Num instante, mais um estrondo foi ouvido e todas as luzes do banco, apagadas.

— Que tiro foi esse? — perguntou Raiju, assustado.

Alguém muito foda — analisou o hacker. — O sistema do banco foi invadido, eles apagaram tudo, mas já passei pelo firewall deles. Estranho, foi fácil.

A energia voltou, as luzes se acenderam e logo o Gladiador adentrou na sala do caixa, procurando pelo bandido. Mas qual deles eram os caras maus? Ao chegar ao local, todas as pessoas vestiam máscaras de Dilma e Lula e usavam macacão jeans, tal qual os bandidos.

A resposta? Nenhum.

Ele vasculhou cada rosto por debaixo das máscaras em segundos e ninguém era o homem grisalho e de barba, que vira antes.

Eles deram no pé enquanto você estava cego, por isso foi tão fácil retomar a energia — disse Aarseth. — Parece que o roubo foi planejado contra você.

Raiju observou os reféns de cenho franzido, aquele não era um dia de vitória. A ventania invadiu o ambiente, ele se foi. Porém, aquelas pessoas de máscara, sentiram e sabiam que havia mais alguém ali.

 

 

 

Subestação de metrô de Primavera, terminal B

 

Mais uma vez sentado na poltrona velha no meio da estação, Arthur observava a torção no pulso e o dedo quebrado. Já conseguia girar a mão com delicadeza.

— Sua regeneração tá pior a cada dia — observou Aarseth. — Acho que vou tirar um coxilo, me acorda quando sua mão estiver curada.

— Então você vai hibernar, queridão — o loiro sorriu. — Também afim de tirar uma pestana, mas você sabe que não consigo quando estou rápido.

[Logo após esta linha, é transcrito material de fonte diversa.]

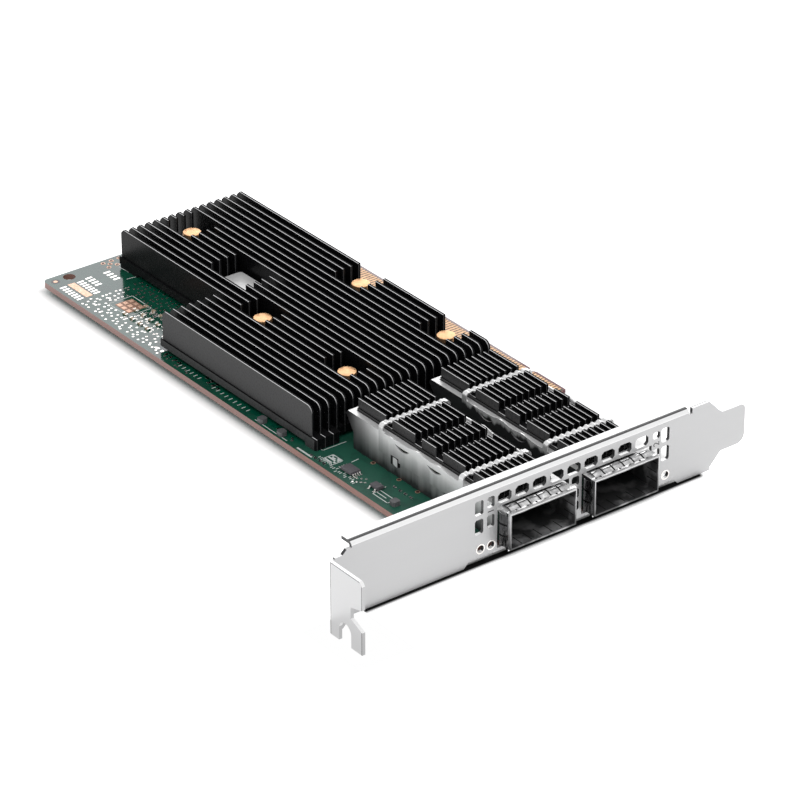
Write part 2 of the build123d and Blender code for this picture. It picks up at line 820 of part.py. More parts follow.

Eu preciso dos sedativos, quanto mais rápido eu estiver, mais rápido as células cancerígenas do tumor se espalham.

— Algumas horinhas não vão fazer diferença — o irmão mais jovem tentou tranquilizar —, tu dorme depois que curar a mão. Teve uma luta dureza hoje e deu sorte de não se machucar mais sério, pra deixar de ser otário.

Arthur sorriu, incrédulo.

— Escapei sem nenhum arranhão dos inimigos, né? — ironizou.

— Não — respondeu o hacker. — Eles escaparam sem levar um centavo do cofre.

 O garoto loiro franziu o cenho.

— E o que eles foram fazer lá? — perguntou, confuso.

— Levaram um drive que estava no cofre — Aarseth falou com um sorriso, debochado —, tesouro de um cliente.

— Divulgaram o nome dele?

O hacker apenas balançou a cabeça negativamente e deixou a sala, em direção à bilheteria que improvisava como seu quarto.

Arthur já mexia o punho livremente, enquanto observava seu irmão deixar a plataforma de embarque. Certamente, era algo estranho para ele. Corrompidos assaltando um banco e levando apenas algo que em tese poderia ser insignificante.

O inverno havia começado e os pingos de chuva vazavam nas goteiras da velha e abandonada estação, tocando a pele alva do velocista. Enxugando a gota que o molhara, ele disse para si:

 — Não vou mais passar frio.

Disparou em direção à bilheteria B20, o seu quarto. Abriu os armários, seu guarda-roupa e tirou o velho casaco de vison marrom. Envolveu-se no tecido macio, como se fosse um lençol e deitou-se no colchão improvisado no chão, enquanto massageava seus braços.